Return the full material exactly.
____
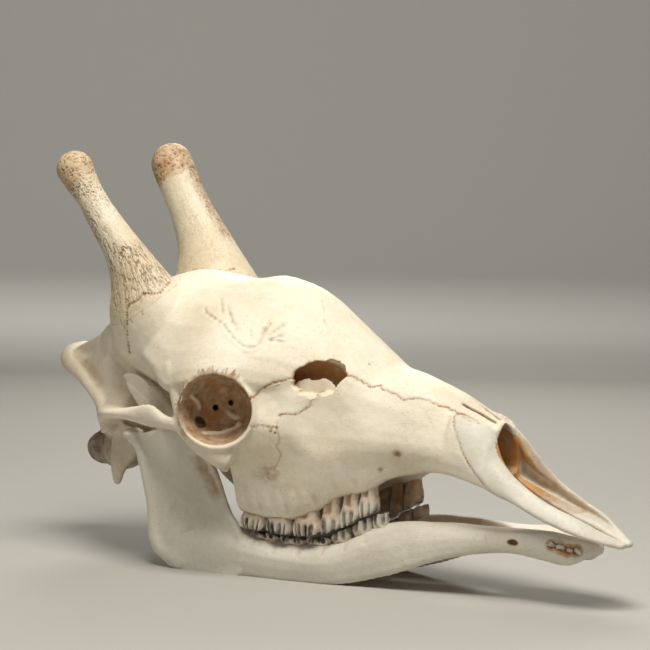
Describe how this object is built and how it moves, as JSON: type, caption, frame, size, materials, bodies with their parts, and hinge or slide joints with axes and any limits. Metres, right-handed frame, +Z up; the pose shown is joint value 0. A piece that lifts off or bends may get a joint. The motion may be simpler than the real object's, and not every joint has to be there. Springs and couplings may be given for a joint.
{
  "type": "giraffe skull",
  "caption": "Life-size giraffe skull with its lower jaw closed, horns, eye sockets, cheek teeth and long snout, resting on the jaw.",
  "frame": {"origin": "centre of the bounding box in plan, at the floor under the jaw", "axes": "+X towards the tip of the snout, +Y towards the animal's left side, +Z up"},
  "size_m": [0.643, 0.247, 0.4053],
  "materials": {
    "bone": "matte",
    "horn_bone": "matte",
    "grey_bone": "matte"
  },
  "bodies": {
    "root": {"braincase": "bone", "frontal": "bone", "ossicone_right": "horn_bone", "ossicone_left": "horn_bone", "zygomatic_right": "bone", "zygomatic_left": "bone", "lacrimal_right": "bone", "lacrimal_left": "bone", "nasal_right": "bone", "nasal_left": "bone", "maxilla_right": "bone", "maxilla_left": "bone", "premaxilla_right": "grey_bone", "premaxilla_left": "grey_bone", "mandible_right": "grey_bone", "mandible_left": "grey_bone"}
  },
  "joints": []
}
____
> TASK RESULT
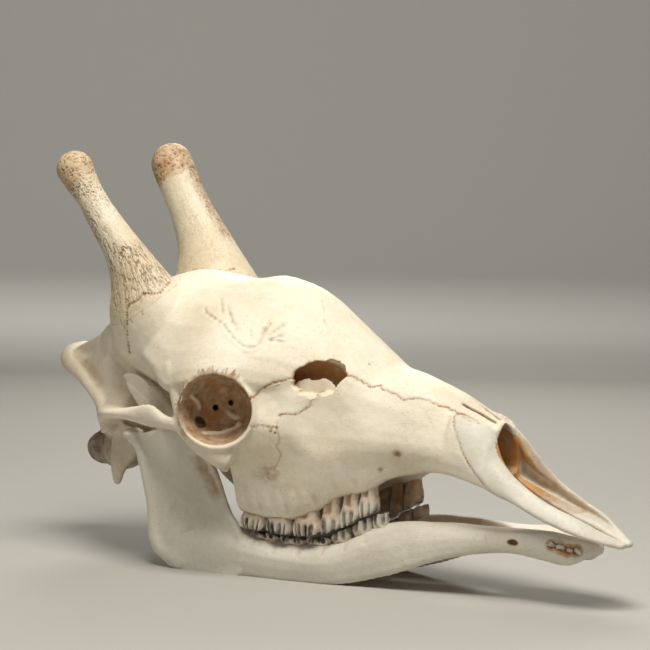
Describe how this object is built and how it moves, as JSON: type, caption, frame, size, materials, bodies with their parts, and hinge or slide joints with axes and any limits. Metres, right-handed frame, +Z up; the pose shown is joint value 0. A piece that lifts off or bends may get a joint. The motion may be simpler than the real object's, and not every joint has to be there. Springs and couplings may be given for a joint.
{
  "type": "giraffe skull",
  "caption": "Life-size giraffe skull with its lower jaw closed, horns, eye sockets, cheek teeth and long snout, resting on the jaw.",
  "frame": {"origin": "centre of the bounding box in plan, at the floor under the jaw", "axes": "+X towards the tip of the snout, +Y towards the animal's left side, +Z up"},
  "size_m": [0.643, 0.247, 0.4053],
  "materials": {
    "bone": "matte",
    "horn_bone": "matte",
    "grey_bone": "matte"
  },
  "bodies": {
    "root": {"braincase": "bone", "frontal": "bone", "ossicone_right": "horn_bone", "ossicone_left": "horn_bone", "zygomatic_right": "bone", "zygomatic_left": "bone", "lacrimal_right": "bone", "lacrimal_left": "bone", "nasal_right": "bone", "nasal_left": "bone", "maxilla_right": "bone", "maxilla_left": "bone", "premaxilla_right": "grey_bone", "premaxilla_left": "grey_bone", "mandible_right": "grey_bone", "mandible_left": "grey_bone"}
  },
  "joints": []
}